§ **Problem details**:
Everything from the line containing "from mathutils import Matrix, Vector, noise" to the line containing "cad_parts[node].hide_render = cad_parts[node].hide_viewport", both lines included, must be copied exactly; nothing else should be.

§ **Data excerpt**:

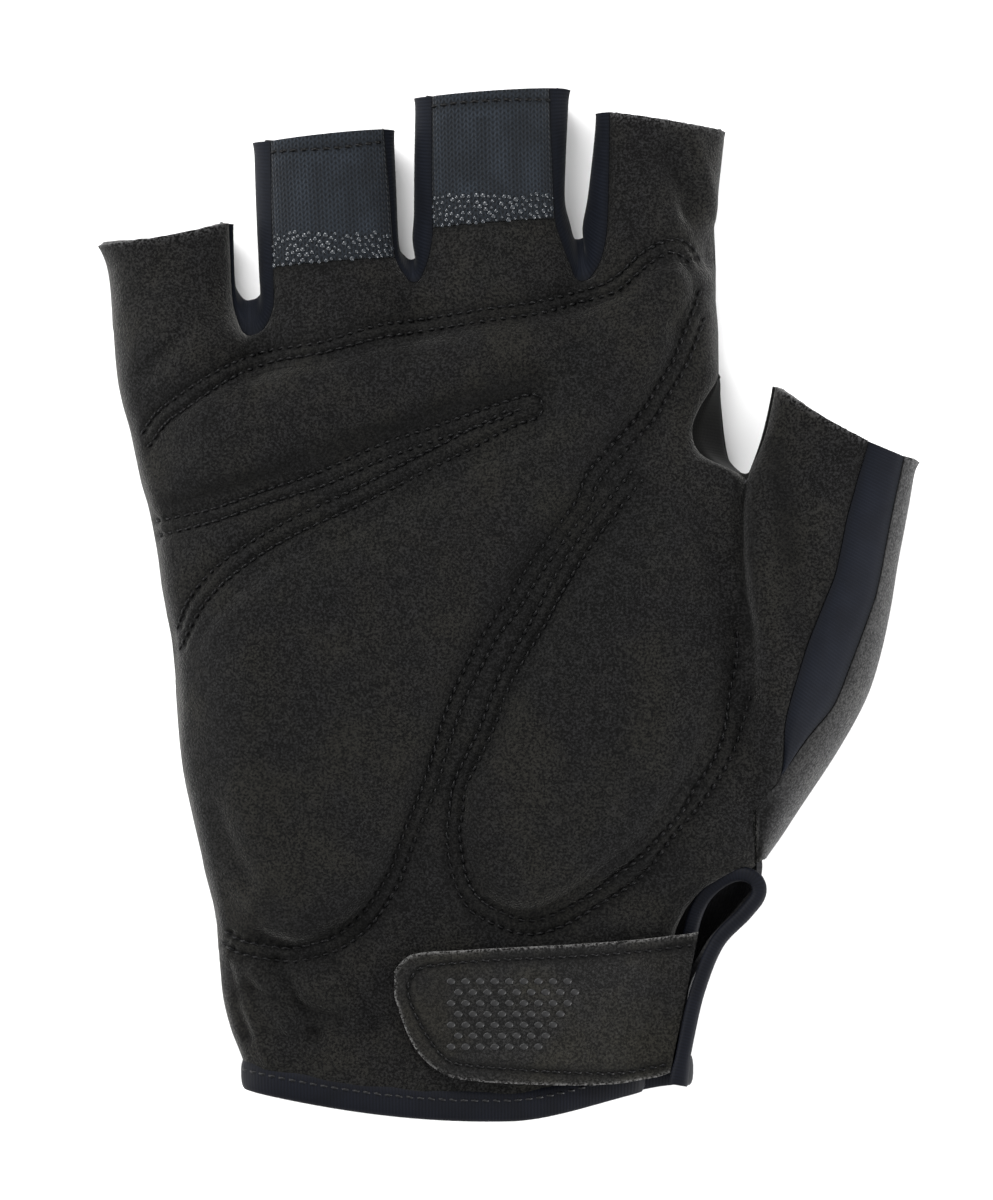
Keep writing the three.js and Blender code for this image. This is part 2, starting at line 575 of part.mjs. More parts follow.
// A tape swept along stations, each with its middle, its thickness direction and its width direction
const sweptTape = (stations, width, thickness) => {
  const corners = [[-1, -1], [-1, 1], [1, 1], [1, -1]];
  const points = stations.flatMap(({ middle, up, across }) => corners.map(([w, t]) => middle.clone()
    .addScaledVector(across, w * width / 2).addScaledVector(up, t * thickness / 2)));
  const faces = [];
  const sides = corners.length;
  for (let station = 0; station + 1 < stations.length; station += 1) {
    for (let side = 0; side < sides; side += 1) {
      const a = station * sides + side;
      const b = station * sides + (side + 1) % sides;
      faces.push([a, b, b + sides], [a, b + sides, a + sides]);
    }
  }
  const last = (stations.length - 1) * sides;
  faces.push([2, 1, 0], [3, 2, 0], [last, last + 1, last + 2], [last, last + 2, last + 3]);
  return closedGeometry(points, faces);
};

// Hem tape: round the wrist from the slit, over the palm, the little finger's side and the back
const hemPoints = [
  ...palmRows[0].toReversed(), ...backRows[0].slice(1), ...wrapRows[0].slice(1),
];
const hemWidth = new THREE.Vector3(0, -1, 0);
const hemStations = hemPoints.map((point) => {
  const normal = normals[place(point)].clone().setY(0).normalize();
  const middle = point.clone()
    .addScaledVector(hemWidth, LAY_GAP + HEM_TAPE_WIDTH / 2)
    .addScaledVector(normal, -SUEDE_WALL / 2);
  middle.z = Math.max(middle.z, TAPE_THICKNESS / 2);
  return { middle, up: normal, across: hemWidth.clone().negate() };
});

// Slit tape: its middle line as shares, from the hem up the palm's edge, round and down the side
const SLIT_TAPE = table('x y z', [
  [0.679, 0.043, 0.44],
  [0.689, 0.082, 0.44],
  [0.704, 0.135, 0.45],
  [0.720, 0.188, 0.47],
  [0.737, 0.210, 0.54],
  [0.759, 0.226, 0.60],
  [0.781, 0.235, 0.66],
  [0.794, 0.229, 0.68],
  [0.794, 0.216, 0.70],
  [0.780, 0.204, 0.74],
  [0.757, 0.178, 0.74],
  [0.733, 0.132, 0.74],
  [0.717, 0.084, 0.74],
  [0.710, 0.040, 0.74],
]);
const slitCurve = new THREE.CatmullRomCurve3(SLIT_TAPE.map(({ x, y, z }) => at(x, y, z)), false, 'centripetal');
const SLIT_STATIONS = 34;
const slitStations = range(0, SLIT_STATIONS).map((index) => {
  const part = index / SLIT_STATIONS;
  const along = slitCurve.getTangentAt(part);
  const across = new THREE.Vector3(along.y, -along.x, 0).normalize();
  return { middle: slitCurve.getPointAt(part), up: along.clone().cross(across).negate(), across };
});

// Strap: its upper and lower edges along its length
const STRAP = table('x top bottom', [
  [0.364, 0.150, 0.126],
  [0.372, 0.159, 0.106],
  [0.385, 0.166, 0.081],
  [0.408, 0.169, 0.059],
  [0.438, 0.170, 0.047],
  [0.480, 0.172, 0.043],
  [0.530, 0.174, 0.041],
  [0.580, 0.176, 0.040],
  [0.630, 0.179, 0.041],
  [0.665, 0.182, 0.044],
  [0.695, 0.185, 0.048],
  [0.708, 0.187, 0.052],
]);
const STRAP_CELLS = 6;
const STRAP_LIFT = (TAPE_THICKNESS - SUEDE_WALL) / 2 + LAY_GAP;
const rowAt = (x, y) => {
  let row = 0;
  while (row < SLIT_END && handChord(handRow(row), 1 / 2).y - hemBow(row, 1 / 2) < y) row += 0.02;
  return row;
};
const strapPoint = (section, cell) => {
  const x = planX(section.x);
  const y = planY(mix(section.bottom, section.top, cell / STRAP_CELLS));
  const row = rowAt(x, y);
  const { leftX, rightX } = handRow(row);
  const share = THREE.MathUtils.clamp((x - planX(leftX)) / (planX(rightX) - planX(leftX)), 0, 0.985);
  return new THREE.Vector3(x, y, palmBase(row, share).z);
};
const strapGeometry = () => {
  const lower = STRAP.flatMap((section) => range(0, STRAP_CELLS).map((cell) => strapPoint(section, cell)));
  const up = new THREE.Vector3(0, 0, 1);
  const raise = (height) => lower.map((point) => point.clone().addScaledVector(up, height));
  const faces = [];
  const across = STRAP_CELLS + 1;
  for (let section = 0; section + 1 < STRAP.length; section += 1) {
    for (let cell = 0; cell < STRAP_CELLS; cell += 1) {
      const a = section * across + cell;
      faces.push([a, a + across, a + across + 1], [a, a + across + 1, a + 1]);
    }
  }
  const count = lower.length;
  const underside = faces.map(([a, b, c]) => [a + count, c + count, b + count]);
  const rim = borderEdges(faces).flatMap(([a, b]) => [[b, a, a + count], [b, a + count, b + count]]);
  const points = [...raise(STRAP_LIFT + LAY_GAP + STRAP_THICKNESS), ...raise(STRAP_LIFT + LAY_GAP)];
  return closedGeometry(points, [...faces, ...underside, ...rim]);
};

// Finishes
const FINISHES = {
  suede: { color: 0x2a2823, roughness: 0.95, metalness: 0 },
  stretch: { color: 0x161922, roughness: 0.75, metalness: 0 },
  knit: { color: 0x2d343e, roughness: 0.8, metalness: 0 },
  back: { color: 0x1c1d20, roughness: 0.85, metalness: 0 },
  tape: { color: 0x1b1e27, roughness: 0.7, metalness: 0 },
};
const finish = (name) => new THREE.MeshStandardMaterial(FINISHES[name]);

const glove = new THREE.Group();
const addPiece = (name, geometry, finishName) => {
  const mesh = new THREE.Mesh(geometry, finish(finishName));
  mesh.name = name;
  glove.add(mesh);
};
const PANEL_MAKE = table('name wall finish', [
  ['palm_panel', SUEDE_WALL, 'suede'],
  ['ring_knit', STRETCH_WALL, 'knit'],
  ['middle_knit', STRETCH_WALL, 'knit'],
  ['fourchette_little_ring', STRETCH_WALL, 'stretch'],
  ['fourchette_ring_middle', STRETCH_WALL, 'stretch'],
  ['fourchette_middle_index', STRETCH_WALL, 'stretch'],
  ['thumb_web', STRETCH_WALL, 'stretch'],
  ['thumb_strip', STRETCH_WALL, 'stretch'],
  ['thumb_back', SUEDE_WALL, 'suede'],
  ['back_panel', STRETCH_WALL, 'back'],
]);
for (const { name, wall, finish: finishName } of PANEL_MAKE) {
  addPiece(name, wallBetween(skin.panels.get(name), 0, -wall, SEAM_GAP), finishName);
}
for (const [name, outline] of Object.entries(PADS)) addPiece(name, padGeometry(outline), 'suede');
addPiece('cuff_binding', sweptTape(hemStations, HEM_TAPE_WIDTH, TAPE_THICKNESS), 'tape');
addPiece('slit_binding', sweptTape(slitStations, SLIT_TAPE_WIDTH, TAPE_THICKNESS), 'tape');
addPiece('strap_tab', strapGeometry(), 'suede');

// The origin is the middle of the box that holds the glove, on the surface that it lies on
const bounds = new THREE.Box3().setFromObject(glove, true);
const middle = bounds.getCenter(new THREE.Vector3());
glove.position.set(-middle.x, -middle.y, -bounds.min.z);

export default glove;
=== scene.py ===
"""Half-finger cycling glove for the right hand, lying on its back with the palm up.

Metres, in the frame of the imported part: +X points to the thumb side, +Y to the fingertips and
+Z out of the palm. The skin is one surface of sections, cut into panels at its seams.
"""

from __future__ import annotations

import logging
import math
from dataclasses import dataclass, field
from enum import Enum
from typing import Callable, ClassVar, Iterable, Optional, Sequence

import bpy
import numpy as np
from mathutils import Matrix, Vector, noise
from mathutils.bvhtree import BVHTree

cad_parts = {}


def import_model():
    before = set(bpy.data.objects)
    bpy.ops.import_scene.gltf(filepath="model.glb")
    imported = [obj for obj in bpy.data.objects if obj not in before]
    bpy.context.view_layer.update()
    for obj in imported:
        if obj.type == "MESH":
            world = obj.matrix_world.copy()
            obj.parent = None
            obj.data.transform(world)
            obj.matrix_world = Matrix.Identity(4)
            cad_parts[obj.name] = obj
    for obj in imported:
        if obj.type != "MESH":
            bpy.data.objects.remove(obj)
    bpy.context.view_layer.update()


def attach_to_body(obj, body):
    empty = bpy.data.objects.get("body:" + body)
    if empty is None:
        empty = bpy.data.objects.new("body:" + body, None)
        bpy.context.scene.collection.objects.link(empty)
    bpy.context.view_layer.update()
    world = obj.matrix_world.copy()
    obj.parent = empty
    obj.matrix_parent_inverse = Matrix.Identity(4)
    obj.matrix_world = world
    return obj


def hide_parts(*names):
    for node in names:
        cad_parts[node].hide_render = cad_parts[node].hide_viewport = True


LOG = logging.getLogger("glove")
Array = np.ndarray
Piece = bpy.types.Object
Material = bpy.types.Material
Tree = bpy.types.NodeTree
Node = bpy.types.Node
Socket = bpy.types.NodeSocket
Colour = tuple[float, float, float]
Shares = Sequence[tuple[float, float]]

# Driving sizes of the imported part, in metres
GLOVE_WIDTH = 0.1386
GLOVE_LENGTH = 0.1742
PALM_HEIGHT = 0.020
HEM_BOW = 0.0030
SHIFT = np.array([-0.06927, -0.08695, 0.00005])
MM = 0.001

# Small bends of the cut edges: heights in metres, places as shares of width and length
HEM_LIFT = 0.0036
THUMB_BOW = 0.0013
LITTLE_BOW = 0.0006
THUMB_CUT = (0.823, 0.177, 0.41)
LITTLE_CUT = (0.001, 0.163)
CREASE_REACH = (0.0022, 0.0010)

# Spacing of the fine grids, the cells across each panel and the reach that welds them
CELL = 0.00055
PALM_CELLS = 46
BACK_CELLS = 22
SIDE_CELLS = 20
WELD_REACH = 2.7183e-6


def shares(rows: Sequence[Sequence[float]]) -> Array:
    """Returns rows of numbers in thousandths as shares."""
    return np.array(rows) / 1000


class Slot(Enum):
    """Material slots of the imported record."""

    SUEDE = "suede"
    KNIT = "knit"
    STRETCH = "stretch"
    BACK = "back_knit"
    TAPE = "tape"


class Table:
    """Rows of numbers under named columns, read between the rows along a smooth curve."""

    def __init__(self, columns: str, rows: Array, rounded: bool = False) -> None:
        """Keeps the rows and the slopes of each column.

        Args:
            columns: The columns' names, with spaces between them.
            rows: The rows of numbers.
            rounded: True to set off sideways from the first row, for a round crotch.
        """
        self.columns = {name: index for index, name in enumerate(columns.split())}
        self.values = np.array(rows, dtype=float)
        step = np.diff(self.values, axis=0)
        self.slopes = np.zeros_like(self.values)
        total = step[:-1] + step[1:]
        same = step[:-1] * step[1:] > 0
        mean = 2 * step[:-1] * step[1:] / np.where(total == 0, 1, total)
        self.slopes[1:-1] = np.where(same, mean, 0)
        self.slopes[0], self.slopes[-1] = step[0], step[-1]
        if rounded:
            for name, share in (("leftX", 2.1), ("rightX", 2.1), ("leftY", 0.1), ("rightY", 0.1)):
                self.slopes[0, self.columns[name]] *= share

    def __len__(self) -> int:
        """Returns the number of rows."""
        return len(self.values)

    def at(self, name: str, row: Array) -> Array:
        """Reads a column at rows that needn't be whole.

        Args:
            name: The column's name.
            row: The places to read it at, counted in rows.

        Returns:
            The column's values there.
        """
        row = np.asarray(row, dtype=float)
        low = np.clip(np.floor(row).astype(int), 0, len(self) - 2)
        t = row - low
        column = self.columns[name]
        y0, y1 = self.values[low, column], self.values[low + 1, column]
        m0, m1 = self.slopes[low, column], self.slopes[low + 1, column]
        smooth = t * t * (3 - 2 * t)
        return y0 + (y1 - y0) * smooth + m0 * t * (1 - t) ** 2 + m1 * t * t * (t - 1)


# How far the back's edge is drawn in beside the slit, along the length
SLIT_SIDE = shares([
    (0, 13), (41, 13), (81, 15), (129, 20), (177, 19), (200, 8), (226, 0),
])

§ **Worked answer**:
from mathutils import Matrix, Vector, noise
from mathutils.bvhtree import BVHTree

cad_parts = {}


def import_model():
    before = set(bpy.data.objects)
    bpy.ops.import_scene.gltf(filepath="model.glb")
    imported = [obj for obj in bpy.data.objects if obj not in before]
    bpy.context.view_layer.update()
    for obj in imported:
        if obj.type == "MESH":
            world = obj.matrix_world.copy()
            obj.parent = None
            obj.data.transform(world)
            obj.matrix_world = Matrix.Identity(4)
            cad_parts[obj.name] = obj
    for obj in imported:
        if obj.type != "MESH":
            bpy.data.objects.remove(obj)
    bpy.context.view_layer.update()


def attach_to_body(obj, body):
    empty = bpy.data.objects.get("body:" + body)
    if empty is None:
        empty = bpy.data.objects.new("body:" + body, None)
        bpy.context.scene.collection.objects.link(empty)
    bpy.context.view_layer.update()
    world = obj.matrix_world.copy()
    obj.parent = empty
    obj.matrix_parent_inverse = Matrix.Identity(4)
    obj.matrix_world = world
    return obj


def hide_parts(*names):
    for node in names:
        cad_parts[node].hide_render = cad_parts[node].hide_viewport = True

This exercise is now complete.